Thousands reapply for Lonmin jobs

Published May 26, 2011


No guarantees of reinstatement were given to the 9 000-strong Karee mine workforce fired by Lonmin on Tuesday as it began a reselection process yesterday.

The third-largest platinum producer would not reveal the criteria used for the selection of the workers. It said it was giving others who had not been part of its workforce an opportunity for employment.

“We started the process of hiring today. Employees who were dismissed are able to reapply for jobs as well as others previously not employed by Lonmin,” company spokeswoman Tanya Chikanza said. “Re-employment is not guaranteed for the dismissed.”

Lonmin was granted a court interdict on Friday ordering all employees at the Karee section of its Marikana operation to return to work, but staff ignored the ruling.

Lonmin on Tuesday dismissed the workers for participating in an unprotected strike starting on Wednesday

last week over internal issues concerning the National Union of Mineworkers (NUM).

Workers refused to go to work after the disgruntled NUM branch leadership at the operation was dissolved. Both the secretary and chairman were suspended for failing to allow elections after the end of their three-year term.

Mxhasi Sithethi, the regional co-ordinator for NUM in Rustenburg, confirmed that the reselection process was under way yesterday. This was after NUM regional leadership met with the company’s management yesterday afternoon.

Mawethu Steven, the suspended chairman at the Karee branch, denied responsibility for the dismissal of workers, saying:

“I got a letter of suspension because of misconduct, I don’t know why.

“I will now attend a disciplinary hearing in 14 days’ time. I did not force the workers to stay away from work.”

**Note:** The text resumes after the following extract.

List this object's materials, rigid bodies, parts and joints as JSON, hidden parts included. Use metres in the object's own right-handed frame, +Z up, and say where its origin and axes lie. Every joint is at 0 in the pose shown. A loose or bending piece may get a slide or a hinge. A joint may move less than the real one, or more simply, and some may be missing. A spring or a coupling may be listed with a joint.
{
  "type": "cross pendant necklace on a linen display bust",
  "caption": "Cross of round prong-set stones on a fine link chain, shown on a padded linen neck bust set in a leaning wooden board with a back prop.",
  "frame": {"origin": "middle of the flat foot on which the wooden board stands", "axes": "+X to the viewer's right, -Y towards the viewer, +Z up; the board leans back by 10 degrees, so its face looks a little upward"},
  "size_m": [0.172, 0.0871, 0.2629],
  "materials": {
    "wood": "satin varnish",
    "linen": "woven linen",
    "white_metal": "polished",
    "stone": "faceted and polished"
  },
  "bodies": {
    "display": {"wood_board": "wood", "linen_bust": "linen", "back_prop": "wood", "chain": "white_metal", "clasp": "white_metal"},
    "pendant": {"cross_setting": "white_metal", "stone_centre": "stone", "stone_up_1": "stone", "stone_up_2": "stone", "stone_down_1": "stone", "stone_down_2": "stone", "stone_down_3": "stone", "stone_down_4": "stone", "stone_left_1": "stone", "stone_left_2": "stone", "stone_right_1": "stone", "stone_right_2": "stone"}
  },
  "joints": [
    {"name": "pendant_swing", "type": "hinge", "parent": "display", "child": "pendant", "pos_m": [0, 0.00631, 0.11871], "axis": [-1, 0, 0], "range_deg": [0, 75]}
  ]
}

Lesiba Seshoka, the NUM’s national spokesman, said: “It can’t be right to have Lonmin retrench workers when the country is faced with the mammoth task of job creation.”

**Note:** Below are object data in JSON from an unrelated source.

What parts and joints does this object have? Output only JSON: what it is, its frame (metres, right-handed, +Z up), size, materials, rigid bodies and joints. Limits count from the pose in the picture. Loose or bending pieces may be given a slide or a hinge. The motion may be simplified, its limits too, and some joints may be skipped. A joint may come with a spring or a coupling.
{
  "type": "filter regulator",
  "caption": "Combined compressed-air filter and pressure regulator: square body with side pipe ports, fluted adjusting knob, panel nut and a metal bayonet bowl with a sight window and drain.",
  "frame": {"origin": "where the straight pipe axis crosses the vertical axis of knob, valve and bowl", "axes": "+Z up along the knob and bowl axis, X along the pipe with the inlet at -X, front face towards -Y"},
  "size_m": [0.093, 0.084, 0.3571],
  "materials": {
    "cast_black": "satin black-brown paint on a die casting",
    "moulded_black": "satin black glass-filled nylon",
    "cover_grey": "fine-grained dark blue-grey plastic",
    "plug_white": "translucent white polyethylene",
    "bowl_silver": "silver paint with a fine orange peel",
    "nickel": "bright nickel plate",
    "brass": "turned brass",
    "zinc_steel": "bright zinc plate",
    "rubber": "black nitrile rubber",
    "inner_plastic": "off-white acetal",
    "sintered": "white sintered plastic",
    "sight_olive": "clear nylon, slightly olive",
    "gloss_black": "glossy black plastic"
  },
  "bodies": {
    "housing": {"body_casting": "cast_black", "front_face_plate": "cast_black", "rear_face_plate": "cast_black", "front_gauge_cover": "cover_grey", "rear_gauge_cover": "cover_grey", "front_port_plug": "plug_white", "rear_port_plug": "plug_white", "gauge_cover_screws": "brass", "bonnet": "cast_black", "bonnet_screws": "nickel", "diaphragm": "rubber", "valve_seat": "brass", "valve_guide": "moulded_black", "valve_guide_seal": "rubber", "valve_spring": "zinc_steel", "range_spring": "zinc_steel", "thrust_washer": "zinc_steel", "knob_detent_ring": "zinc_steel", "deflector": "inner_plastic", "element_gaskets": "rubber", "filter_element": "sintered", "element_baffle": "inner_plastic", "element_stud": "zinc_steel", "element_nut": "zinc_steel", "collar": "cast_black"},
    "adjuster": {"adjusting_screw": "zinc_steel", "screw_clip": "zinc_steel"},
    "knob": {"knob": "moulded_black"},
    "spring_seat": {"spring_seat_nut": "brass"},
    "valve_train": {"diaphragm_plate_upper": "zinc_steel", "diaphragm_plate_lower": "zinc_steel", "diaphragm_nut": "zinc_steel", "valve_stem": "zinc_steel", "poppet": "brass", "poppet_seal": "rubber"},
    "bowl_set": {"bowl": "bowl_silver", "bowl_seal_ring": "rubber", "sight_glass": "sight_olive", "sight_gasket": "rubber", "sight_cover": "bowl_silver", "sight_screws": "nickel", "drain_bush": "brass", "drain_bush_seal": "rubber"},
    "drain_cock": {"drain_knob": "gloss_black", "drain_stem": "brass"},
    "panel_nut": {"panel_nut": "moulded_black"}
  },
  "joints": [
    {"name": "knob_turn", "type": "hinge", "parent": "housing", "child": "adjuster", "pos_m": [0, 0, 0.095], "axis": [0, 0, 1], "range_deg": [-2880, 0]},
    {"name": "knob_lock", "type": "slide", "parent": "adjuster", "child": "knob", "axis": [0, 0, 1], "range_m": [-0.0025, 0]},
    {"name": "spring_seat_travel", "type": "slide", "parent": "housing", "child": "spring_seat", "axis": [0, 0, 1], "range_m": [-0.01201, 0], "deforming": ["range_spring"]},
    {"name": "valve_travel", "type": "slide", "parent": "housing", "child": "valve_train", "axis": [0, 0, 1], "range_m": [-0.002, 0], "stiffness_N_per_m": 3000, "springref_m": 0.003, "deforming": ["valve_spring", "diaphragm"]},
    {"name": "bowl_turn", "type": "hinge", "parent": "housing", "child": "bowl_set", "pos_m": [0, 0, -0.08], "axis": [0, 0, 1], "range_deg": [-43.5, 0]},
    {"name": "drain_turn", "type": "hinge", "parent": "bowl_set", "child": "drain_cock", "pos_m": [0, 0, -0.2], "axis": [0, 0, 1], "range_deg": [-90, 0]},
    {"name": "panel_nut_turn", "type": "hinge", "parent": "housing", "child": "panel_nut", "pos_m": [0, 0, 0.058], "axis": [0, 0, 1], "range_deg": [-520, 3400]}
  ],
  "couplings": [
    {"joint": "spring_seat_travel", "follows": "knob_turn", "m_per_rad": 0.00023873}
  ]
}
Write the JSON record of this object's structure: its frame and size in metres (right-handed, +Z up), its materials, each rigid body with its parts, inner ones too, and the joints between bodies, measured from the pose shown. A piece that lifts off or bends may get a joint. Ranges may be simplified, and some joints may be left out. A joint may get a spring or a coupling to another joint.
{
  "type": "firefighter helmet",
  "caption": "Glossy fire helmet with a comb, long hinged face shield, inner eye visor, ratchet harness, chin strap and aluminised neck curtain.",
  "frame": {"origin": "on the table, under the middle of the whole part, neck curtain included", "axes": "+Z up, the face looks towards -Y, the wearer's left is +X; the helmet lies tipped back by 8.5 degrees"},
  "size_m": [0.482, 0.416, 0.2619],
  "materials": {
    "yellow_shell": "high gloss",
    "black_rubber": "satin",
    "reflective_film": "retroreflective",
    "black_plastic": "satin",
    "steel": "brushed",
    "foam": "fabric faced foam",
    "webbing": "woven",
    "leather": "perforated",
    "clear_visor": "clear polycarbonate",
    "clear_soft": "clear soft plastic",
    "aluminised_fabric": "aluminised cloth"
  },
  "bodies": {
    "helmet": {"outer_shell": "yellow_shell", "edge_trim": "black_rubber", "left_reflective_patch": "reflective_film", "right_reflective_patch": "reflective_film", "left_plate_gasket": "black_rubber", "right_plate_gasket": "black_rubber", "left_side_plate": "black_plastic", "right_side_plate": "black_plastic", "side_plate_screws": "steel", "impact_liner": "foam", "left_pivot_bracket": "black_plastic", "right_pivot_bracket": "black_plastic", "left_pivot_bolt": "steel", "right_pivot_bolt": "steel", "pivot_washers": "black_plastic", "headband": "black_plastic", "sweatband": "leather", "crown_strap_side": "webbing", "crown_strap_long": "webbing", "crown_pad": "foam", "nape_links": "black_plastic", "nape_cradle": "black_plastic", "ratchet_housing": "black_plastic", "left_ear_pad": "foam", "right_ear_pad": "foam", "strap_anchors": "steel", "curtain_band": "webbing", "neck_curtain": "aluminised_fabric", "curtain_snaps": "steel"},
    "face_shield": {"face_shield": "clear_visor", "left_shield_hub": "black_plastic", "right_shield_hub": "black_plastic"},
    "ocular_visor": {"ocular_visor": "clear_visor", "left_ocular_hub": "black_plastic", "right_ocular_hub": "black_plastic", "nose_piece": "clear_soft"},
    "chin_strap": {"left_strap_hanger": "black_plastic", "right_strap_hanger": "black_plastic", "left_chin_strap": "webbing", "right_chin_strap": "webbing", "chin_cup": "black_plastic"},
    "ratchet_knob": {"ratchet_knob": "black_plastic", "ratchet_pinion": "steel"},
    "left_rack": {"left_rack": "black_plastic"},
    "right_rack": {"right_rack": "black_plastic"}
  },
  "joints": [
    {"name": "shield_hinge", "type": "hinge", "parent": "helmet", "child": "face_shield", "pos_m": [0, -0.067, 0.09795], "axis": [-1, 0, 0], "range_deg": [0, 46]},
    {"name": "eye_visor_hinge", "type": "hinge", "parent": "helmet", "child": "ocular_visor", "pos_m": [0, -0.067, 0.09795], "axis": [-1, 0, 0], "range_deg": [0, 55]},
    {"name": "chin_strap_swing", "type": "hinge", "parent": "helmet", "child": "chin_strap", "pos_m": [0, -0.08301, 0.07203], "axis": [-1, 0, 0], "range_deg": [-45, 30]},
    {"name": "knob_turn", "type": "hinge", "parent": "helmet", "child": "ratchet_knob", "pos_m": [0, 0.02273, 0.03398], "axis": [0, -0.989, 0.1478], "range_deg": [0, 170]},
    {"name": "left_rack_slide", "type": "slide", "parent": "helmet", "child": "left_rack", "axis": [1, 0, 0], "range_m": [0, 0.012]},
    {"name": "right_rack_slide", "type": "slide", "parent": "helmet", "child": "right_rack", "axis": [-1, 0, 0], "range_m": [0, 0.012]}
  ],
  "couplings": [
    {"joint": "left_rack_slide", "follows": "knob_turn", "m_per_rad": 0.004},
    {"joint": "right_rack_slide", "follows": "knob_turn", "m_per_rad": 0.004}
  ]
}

Seshoka said it would be impossible for Lonmin to replace up to 80 percent of its staff and expect full-scale production as new recruits had to be trained. He hoped Lonmin would be able to hire all 9 000 dismissed workers. “We will make sure that the workers are reinstated,” he said. “As to how we will do it, we will cross the bridge when we come to it.”

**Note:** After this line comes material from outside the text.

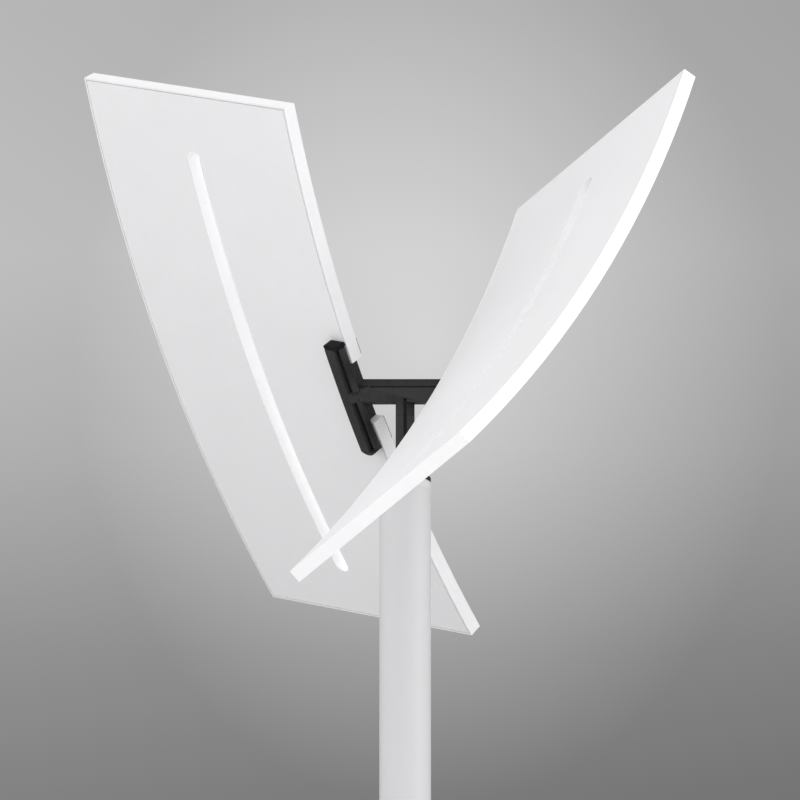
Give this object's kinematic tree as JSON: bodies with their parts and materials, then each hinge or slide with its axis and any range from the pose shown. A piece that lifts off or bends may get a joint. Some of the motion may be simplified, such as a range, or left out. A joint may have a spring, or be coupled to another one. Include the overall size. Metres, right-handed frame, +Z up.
{
  "type": "vertical axis turbine",
  "caption": "Vertical axis turbine with a round mast, a generator in the mast head and a rotor of two large bent, slotted blades on a black cross-arm.",
  "frame": {"origin": "middle of the base plate's underside, on the mast's axis", "axes": "+Z up along the mast and the rotor's axis, +X along the cross-arm towards the blade with no notch, -Y towards the service door"},
  "size_m": [2.0076, 2.7122, 2.8311],
  "materials": {
    "mast_paint": "satin light grey powder coat",
    "bright_steel": "machined",
    "generator_case": "cast and turned",
    "lamination_steel": "varnished",
    "copper_winding": "enamelled",
    "black_plastic": "fine texture",
    "blade_core": "raw light core",
    "blade_edge": "satin white",
    "blade_face": "fine matte texture",
    "bracket_black": "satin black powder coat"
  },
  "bodies": {
    "mast": {"mast_tube": "mast_paint", "base_plate": "mast_paint", "foot_gussets": "mast_paint", "door_cover": "mast_paint", "door_screws": "bright_steel", "head_ring": "mast_paint", "ring_screws": "bright_steel", "gen_case": "generator_case", "gen_lower_shield": "generator_case", "lower_bearing": "bright_steel", "upper_bearing": "bright_steel", "stator_core": "lamination_steel", "windings": "copper_winding", "terminal_box": "black_plastic", "cable_gland": "black_plastic"},
    "rotor": {"shaft": "bright_steel", "magnet_drum": "lamination_steel", "magnets": "lamination_steel", "hub_disc": "bracket_black", "stem_foot": "bracket_black", "foot_bolts": "bracket_black", "hub_stem": "bracket_black", "cross_arm": "bracket_black", "arm_end_a": "bracket_black", "arm_end_b": "bracket_black", "arm_tongue_b": "bracket_black", "knee_a": "bracket_black", "knee_screw_a": "bracket_black", "notch_core_a": "bracket_black", "bar_plate_a": "bracket_black", "bar_web_a": "bracket_black", "bar_rod_a": "bracket_black", "bar_cap_a": "bracket_black", "bar_foot_a": "bracket_black", "rear_plates_a": "bracket_black", "rear_nuts_a": "bright_steel", "clamp_b": "bracket_black", "clamp_screws_b": "bright_steel", "bar_plate_b": "bracket_black", "bar_web_b": "bracket_black", "bar_rod_b": "bracket_black", "bar_cap_b": "bracket_black", "bar_foot_b": "bracket_black", "blade_core_a": "blade_core", "blade_trim_a": "blade_edge", "outer_skin_a": "blade_face", "inner_skin_a": "blade_face", "slot_liner_a": "blade_edge", "blade_core_b": "blade_core", "blade_trim_b": "blade_edge", "outer_skin_b": "blade_face", "inner_skin_b": "blade_face", "slot_liner_b": "blade_edge"}
  },
  "joints": [
    {"name": "rotor_spin", "type": "hinge", "parent": "mast", "child": "rotor", "pos_m": [0, 0, 1.45], "axis": [0, 0, 1], "continuous": true}
  ]
}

The Karee operation, which produced 17 000 tons of ore a day, has not been producing since last week Tuesday.

Like its competitors, Lonmin has been challenged by the heavy beating platinum prices took following the earthquake and tsunami in Japan in March. The metal declined from $1 784 (R12 500) an ounce to a low of $1 692 in March.

The shares rose 1.25 percent to R171.43 yesterday.